In the wake of the economic decline in the 1950s the 1960s saw the first population decline in Maplewood with only 12500 residents. As residents moved westward, the housing prices in Maplewood slumped causing Maplewood's fall from favor to continue. As a microcosmic metaphor for this economic struggle Maplewood's landmark "Goldie's Department Store" burned to the ground in 1966. In order to counter the effects of this housing slump and economic struggle, city leaders eliminated unnecessary spending and offered tax incentives to keep businesses in Maplewood, and provided more free parking down town to attempt to attract revenues. On a positive note, Maplewood voted to end segregation policies for the school and the community pool.
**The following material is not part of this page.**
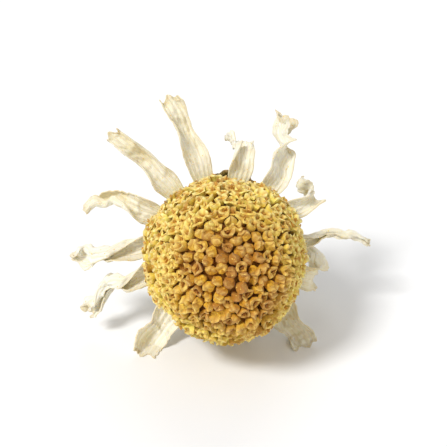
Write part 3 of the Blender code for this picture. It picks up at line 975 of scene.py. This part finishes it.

In the 1970s the trend of young people moving away became excessively clear in that the average age of its 13000 residents was 60 years old. This meant Maplewood had become a lower income area with compounded suffering brought on by jobs dying off in the area just as they were all across the country. Not only was the population dated, but many of the buildings were old and in disrepair as well. Maplewood mad an effort to make-over these old structures and did such a good job at it that the community received national recognition. In an effort to increase tax revenue the government sought to promote the development of "cheap" apartments in the area where people could live inexpensively and spend money in Maplewood. So , family housing was replaced by apartments, in a move that would come back to haunt Maplewood. These apartments were not subject to property tax in the same way that the homes that were there before were, so it actually represented a loss of tax revenue. Additionally the people who occupied these apartments have largely proven to fall into the student and lower income demographic who don't represent permanent residency or large spending in the community.
In the 1980s the population dropped further to only 11000 residents. In this decade, Maplewood began seeing signs of a blossoming Art scene in the area. A gallery was established in Maplewood to help support this artistic movement. In 1983, Maplewood celebrated its 75th anniversary, with students working to put together commemorations of the first 75 years.
While Maplewood's population has continued to decline (~8000 in the 2010 census) the area has truly started to bounce back from its economic struggles. One of the centerpieces of this progress was the demolition of the K-Mart and the addition of the Shop n Save on Manchester Road. Shop n Save proved to be a life-saver for the community generating jobs and large revenues over the years. More recently with the arrival of Wal-Mart, Sam's, and Lowe's (with no TIF) additional tax revenues have come in to the area. Also, the same malls that put such an economic strain on the main street economy are now largely failing, including Crestwood mall just South-West of Maplewood which is now scheduled for demolition!!! This is great news for Maplewood's small businesses which are now receiving many of the consumers who would have been shopping at these malls.